Exercise description: Using the data below, output the first line and every line after it up to and including the line containing "back_y = 219; // [190:1:240]", exactly as written and with nothing added.

Collected data entries
'''

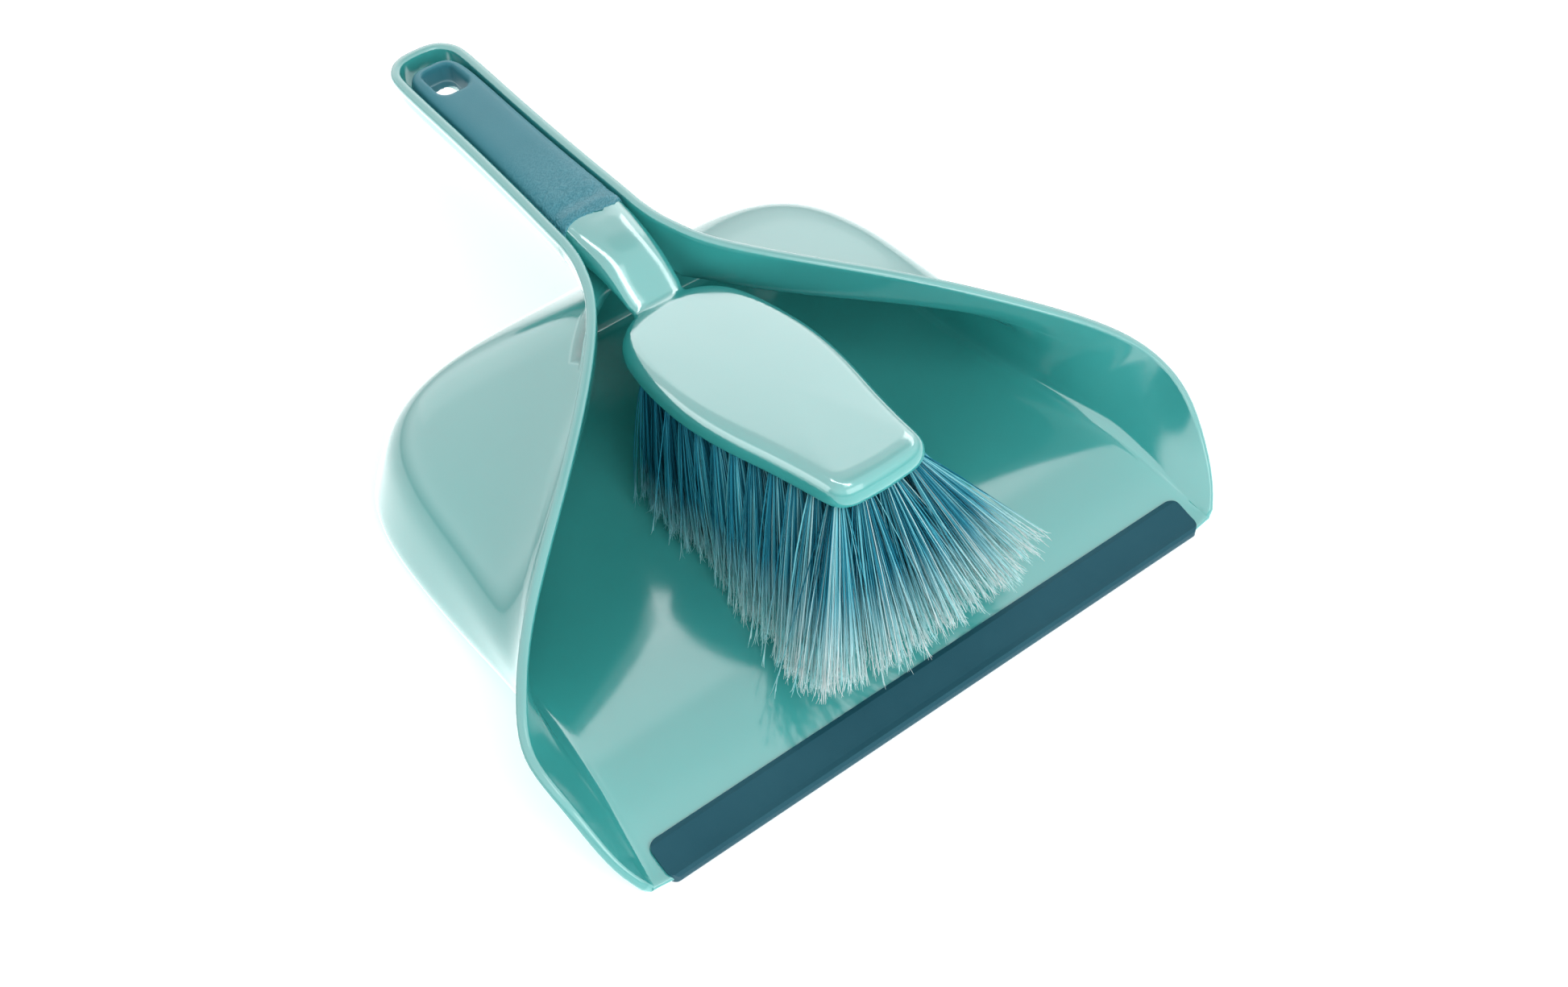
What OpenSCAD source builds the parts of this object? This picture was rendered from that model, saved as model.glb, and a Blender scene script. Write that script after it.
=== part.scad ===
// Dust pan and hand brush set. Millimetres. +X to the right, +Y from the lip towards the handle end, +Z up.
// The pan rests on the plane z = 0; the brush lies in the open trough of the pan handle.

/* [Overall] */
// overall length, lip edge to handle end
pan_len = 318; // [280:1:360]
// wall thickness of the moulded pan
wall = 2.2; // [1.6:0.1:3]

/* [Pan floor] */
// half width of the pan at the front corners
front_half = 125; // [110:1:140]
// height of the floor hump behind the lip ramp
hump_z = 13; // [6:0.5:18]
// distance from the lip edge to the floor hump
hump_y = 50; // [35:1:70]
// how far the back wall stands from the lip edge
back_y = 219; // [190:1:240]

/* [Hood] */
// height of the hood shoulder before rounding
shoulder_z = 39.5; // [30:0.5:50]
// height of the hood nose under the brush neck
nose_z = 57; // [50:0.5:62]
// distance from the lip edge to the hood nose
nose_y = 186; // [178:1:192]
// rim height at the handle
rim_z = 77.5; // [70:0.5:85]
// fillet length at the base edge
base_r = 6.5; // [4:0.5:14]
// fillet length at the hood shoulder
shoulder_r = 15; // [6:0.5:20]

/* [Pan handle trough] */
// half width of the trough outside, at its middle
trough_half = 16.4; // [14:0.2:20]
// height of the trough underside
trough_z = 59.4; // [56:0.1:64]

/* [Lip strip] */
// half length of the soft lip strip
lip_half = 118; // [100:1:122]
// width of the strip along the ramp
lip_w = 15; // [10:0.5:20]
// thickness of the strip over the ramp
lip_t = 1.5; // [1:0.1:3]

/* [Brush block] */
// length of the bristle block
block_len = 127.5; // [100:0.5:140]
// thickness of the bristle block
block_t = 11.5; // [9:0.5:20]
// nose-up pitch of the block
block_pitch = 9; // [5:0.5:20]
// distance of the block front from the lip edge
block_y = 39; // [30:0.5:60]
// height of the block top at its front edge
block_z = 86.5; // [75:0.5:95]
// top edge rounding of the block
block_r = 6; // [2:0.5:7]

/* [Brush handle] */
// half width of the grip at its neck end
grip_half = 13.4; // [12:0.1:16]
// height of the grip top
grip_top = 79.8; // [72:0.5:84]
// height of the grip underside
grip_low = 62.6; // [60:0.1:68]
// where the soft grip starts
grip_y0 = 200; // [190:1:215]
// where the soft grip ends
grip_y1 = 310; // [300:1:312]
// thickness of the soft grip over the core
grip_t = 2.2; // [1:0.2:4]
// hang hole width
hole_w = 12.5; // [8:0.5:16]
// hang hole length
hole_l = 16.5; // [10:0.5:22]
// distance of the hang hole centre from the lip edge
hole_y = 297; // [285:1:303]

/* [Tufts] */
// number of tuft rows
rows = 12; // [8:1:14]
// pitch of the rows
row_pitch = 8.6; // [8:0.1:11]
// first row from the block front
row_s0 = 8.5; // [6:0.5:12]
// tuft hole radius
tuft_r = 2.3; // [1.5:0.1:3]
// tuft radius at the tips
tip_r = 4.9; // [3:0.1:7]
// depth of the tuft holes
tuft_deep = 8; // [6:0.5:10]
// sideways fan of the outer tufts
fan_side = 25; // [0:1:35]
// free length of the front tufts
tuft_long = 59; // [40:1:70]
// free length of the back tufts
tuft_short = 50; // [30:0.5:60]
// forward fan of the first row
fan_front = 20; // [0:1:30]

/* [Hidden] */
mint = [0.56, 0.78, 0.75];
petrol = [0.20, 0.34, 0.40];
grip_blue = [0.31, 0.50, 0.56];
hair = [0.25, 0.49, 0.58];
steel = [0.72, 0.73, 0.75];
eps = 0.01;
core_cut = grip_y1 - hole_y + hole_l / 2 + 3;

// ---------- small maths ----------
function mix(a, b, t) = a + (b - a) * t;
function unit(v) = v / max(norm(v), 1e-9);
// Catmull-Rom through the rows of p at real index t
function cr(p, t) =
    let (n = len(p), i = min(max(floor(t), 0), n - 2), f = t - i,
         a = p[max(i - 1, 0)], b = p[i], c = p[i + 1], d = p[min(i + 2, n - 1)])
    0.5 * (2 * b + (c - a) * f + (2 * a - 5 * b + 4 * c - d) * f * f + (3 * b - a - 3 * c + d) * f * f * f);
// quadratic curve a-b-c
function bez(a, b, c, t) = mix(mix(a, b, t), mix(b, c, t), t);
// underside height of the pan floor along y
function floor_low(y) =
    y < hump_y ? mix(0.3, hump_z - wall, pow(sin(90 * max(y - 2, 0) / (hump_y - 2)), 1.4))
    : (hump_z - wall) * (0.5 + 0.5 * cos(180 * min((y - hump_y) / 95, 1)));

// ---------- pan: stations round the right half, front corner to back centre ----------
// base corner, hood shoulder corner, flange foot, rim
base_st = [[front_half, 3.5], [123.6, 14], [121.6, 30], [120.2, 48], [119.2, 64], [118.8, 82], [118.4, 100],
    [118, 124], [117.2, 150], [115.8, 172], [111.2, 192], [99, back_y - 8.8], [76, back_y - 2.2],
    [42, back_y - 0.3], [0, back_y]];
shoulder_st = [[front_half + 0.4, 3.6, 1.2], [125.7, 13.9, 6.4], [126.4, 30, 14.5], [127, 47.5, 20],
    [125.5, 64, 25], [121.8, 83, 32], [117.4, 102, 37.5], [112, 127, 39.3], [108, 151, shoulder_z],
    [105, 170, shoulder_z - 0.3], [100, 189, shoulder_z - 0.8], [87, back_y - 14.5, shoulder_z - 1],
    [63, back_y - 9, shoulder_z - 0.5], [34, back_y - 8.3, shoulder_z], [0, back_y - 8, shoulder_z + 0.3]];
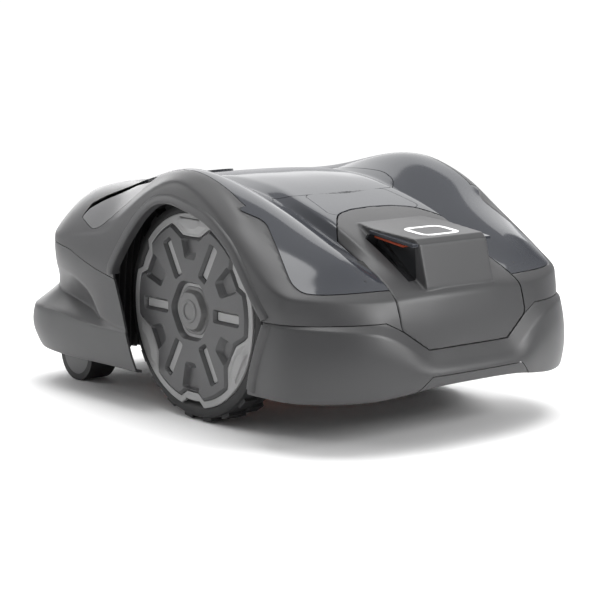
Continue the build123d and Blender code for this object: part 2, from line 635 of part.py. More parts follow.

'''

Task output:
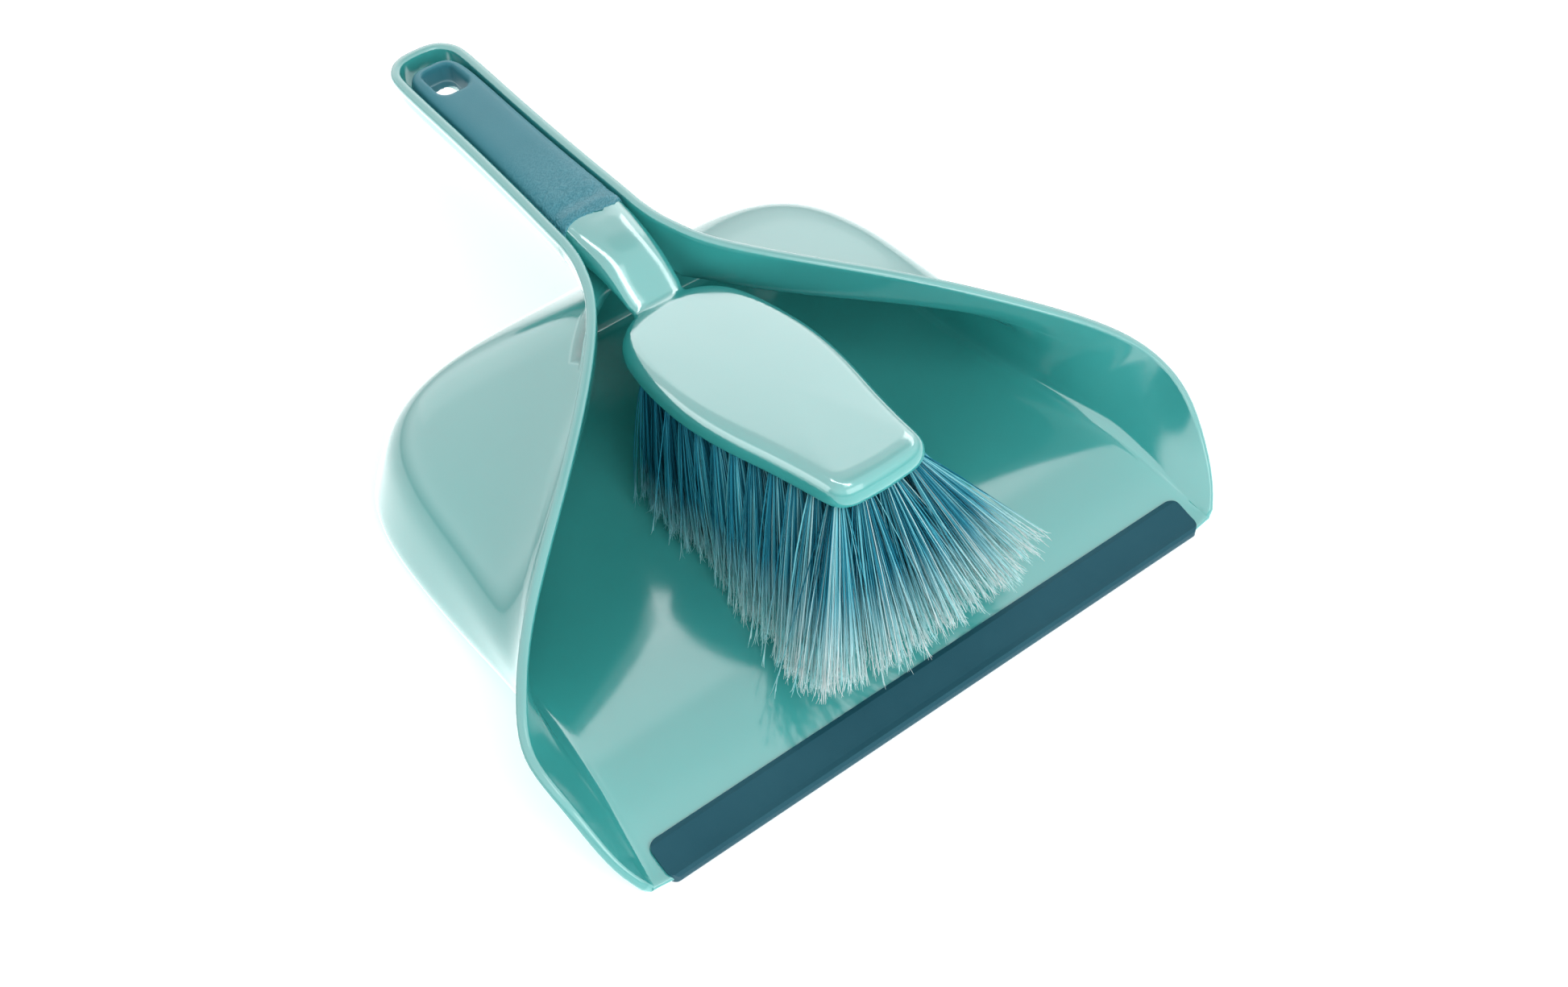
What OpenSCAD source builds the parts of this object? This picture was rendered from that model, saved as model.glb, and a Blender scene script. Write that script after it.
=== part.scad ===
// Dust pan and hand brush set. Millimetres. +X to the right, +Y from the lip towards the handle end, +Z up.
// The pan rests on the plane z = 0; the brush lies in the open trough of the pan handle.

/* [Overall] */
// overall length, lip edge to handle end
pan_len = 318; // [280:1:360]
// wall thickness of the moulded pan
wall = 2.2; // [1.6:0.1:3]

/* [Pan floor] */
// half width of the pan at the front corners
front_half = 125; // [110:1:140]
// height of the floor hump behind the lip ramp
hump_z = 13; // [6:0.5:18]
// distance from the lip edge to the floor hump
hump_y = 50; // [35:1:70]
// how far the back wall stands from the lip edge
back_y = 219; // [190:1:240]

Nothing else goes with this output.